Now, a more interesting graphs.

Second test: comparing with the others

banzai2.png

Serving a 4k with different concurrent connections
Yes, banzai performs slightly better than grizzly ...
at least if there are not lot of concurrent connections.
About Jetty, I think I screw up the conf because the slope of the curve is weird and I am not able to explain why.

What's next

I think it's possible to integrate non blocking parsers technology directly into grizzly.
Another idea is to wrap banzai to use RESTlet API.
To end, i have found small improvements to the OpenJDK and i will send patches that will benefit to anyone.

Cheers

Related Topics >>

Comments

Salut, you should post the configuration you used for Jetty and Grizzly. I'm interested to see how many threads are used :-) A+ -- Jeanfrancois

Salut, we have found an issue with 1.7.1 when the bundle is used, which is the one you unfortunately used (significant performance regression). We released 1.7.2 which will probably changes the data (1.7.0 doesn't have the issue).
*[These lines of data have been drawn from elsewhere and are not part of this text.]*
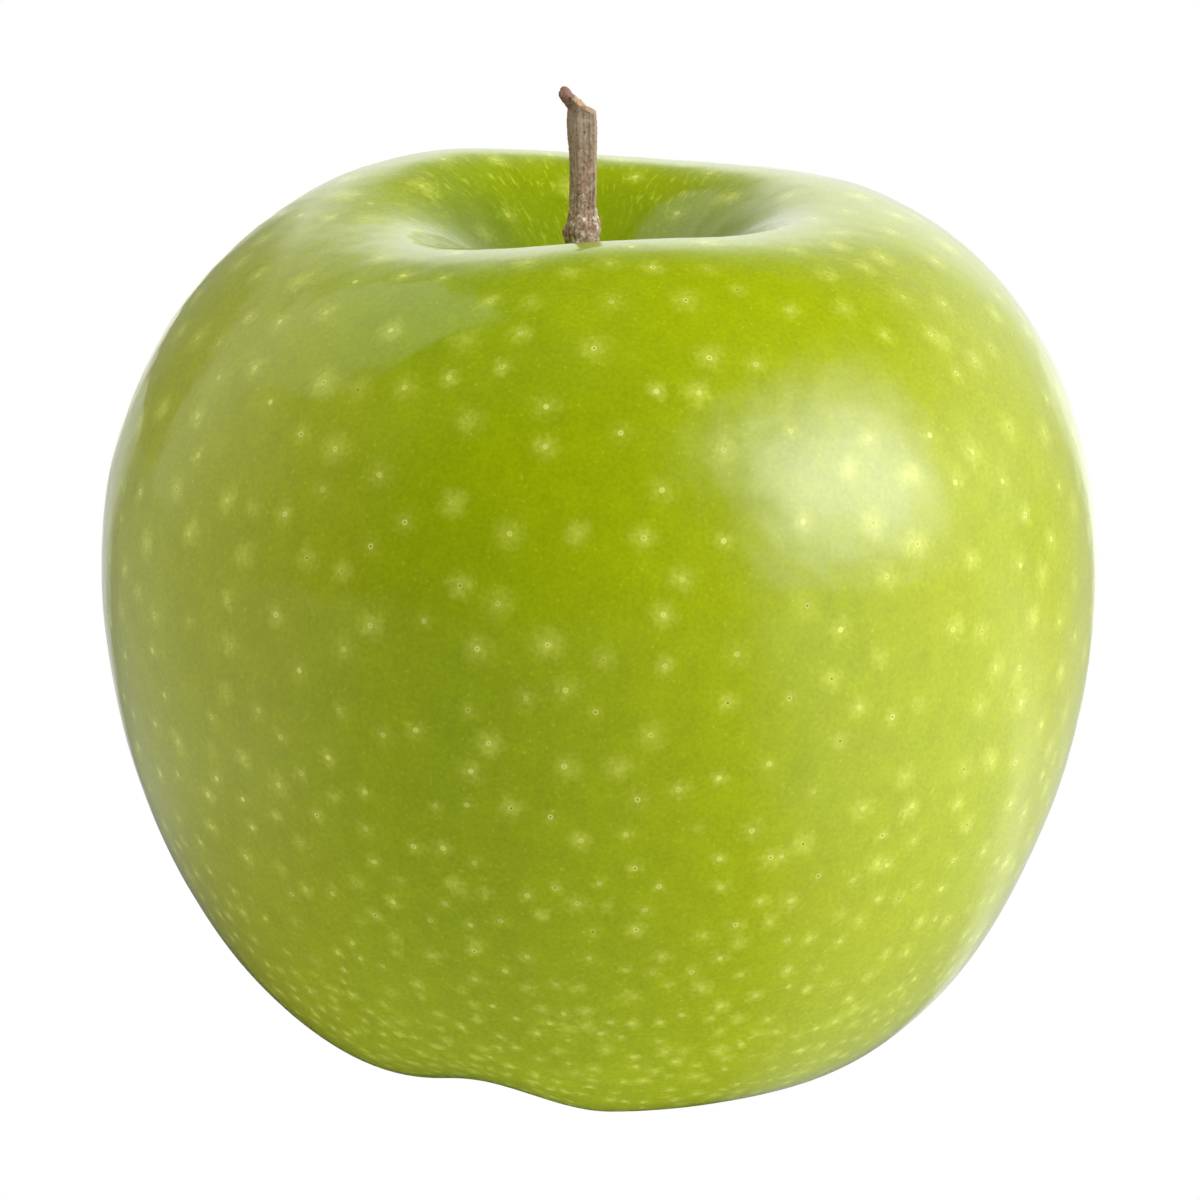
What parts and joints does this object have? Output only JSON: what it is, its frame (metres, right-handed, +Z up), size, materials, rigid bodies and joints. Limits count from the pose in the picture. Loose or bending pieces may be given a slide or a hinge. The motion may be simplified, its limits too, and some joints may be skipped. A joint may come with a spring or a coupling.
{
  "type": "green apple",
  "caption": "Whole fresh green apple standing on its lobed base, with a deep stem cavity, a woody stem with a broken bud spur, and a dry calyx with withered stamens in the basin underneath.",
  "frame": {"origin": "on the surface that the apple rests on, under the middle of the fruit", "axes": "+Z up along the core towards the stem, -Y the front, +X to the right seen from the front"},
  "size_m": [0.0821, 0.0823, 0.0819],
  "materials": {
    "apple_skin": "waxy yellow-green fruit skin, smooth and softly glossy, with pale dots",
    "stem_bark": "dry grey-brown bark, rough, pale and scurfy at the base",
    "dry_sepals": "dry papery brown with a faint pale down",
    "dry_stamens": "withered dark brown threads"
  },
  "bodies": {
    "root": {"fruit": "apple_skin", "stem": "stem_bark", "calyx": "dry_sepals", "stamens": "dry_stamens"}
  },
  "joints": []
}
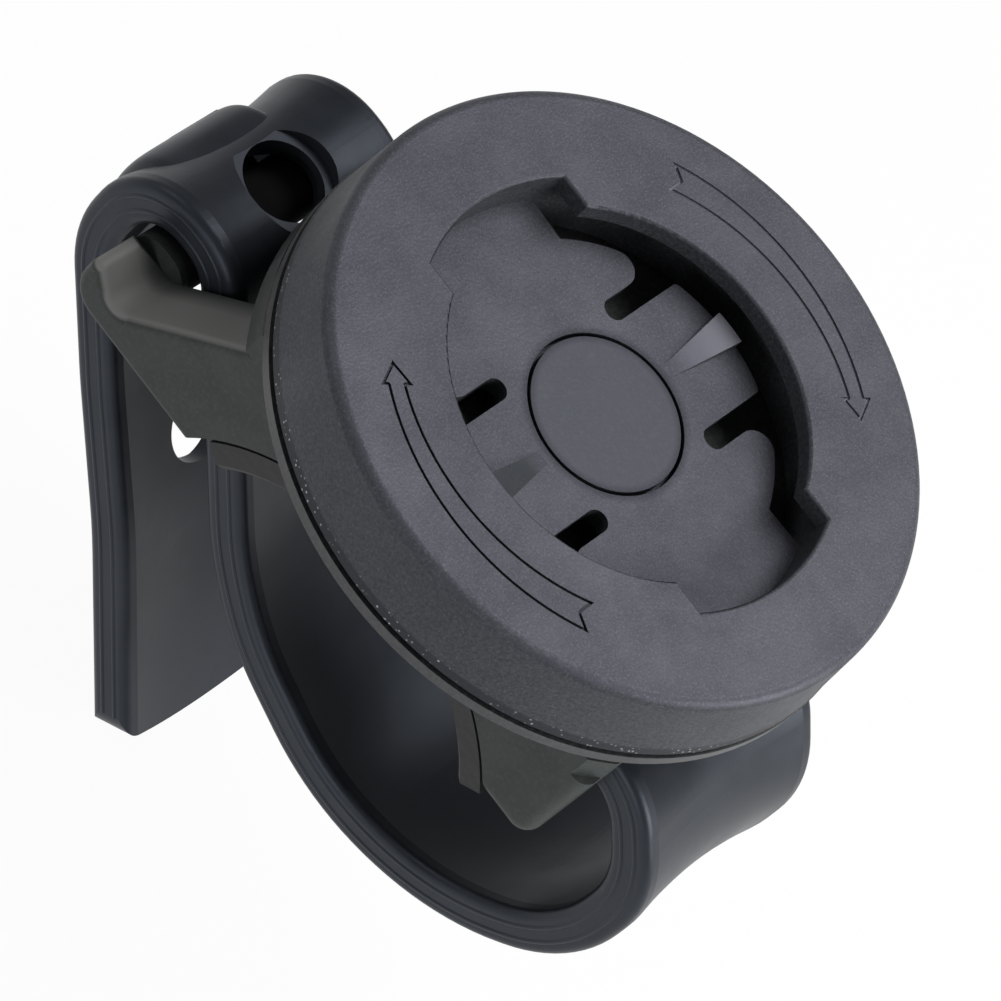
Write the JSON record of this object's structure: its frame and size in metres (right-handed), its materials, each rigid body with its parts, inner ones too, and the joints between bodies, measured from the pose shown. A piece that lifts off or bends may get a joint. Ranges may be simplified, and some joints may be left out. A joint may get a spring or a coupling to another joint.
{
  "type": "bike computer mount",
  "caption": "Quarter-turn handlebar mount: a round locking socket on a padded saddle, with a perforated silicone strap that loops under the bar and hooks over the far arm.",
  "frame": {"origin": "on the handlebar's axis, under the middle of the socket", "axes": "+X along the handlebar, +Y towards the arm that the strap hooks over, +Z out of the socket's face"},
  "size_m": [0.047, 0.062, 0.0582],
  "materials": {
    "cover_plastic": "satin, finely grained skirt",
    "cap_plastic": "satin",
    "plate_plastic": "satin, polished lower edge",
    "base_plastic": "matte, finely grained",
    "pad_rubber": "matte",
    "strap_silicone": "satin silicone",
    "steel": "satin"
  },
  "bodies": {
    "root": {"socket_cover": "cover_plastic", "centre_cap": "cap_plastic", "centre_screw": "steel", "screw_washer": "steel", "captive_nut": "steel", "back_plate": "plate_plastic", "cover_screws": "steel", "base_body": "base_plastic", "saddle_pad": "pad_rubber", "strap": "strap_silicone"}
  },
  "joints": []
}
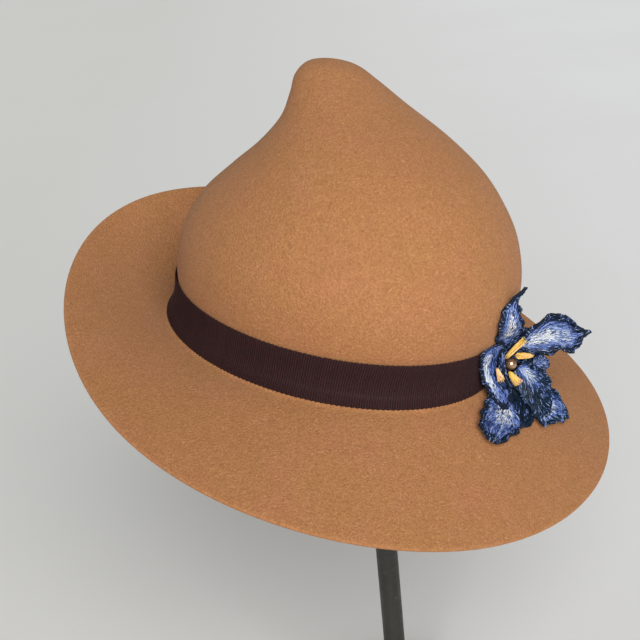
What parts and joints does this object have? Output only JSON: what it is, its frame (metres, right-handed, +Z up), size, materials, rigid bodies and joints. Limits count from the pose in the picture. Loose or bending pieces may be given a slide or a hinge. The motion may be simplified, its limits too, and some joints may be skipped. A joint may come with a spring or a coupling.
{
  "type": "felt hat on a stand",
  "caption": "Blocked felt hat with a peaked crown, upswept back brim, ribbed ribbon band and embroidered flower, held up by a plain round rod on a flat foot.",
  "frame": {"origin": "centre of the underside of the stand's foot", "axes": "+Z up along the stand's rod, -Y the way the hat's front looks, +X the wearer's left"},
  "size_m": [0.2986, 0.3047, 0.4383],
  "materials": {
    "felt": "soft tan fur felt",
    "ribbon": "dark brown ribbed ribbon",
    "cap": "dark matt paint",
    "stand_metal": "dark grey satin paint",
    "petal": "satin stitching in blues and white",
    "lip": "satin stitching in navy",
    "beard": "satin stitching in yellow and peach",
    "bead": "bronze pearl"
  },
  "bodies": {
    "root": {"felt_body": "felt", "ribbon": "ribbon", "stand_cap": "cap", "stand_rod": "stand_metal", "stand_foot": "stand_metal", "flower_hub": "stand_metal", "bead": "bead", "beard_top": "beard", "beard_right": "beard", "beard_left": "beard", "beard_low": "beard", "petal_left": "petal", "petal_left_fold": "petal", "lip": "lip", "lip_lobe": "lip", "lip_crest": "lip", "petal_right": "petal", "petal_top": "petal", "petal_low_left": "petal", "petal_low_right": "petal"}
  },
  "joints": []
}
Let us know :-)

Ok, i will test.

Hello. I can not understand why i can't post comment into your blog http://weblogs.java.net/blog/forax/archive/2007/05/java_property_d.html So i will post my comment here. First i have to say thanks for all you done about Java properties. And I would like to continue discussion about properties. I have something to add ))

Yes :-) You might get better performance if you add: -Dcom.sun.grizzly.maxThreads=5 (default was 20, which is a bug :-)). For the kind of load you are doing, it can make a difference :-) A+

Hi jean françois, hi charlie,
As specified on grizzly web site, I haven't written a conf, just type java -server -jar grizzly-http-webserver-1.7.1.jar Is there some hidden parameters ?

+1 on sharing the Grizzly configuration. Would you be interested in participating, contributing and integrating non-blocking parsers technology into Grizzly? We would really like to have your participation. And, I'm sure OpenJDK would be interested in your patches too.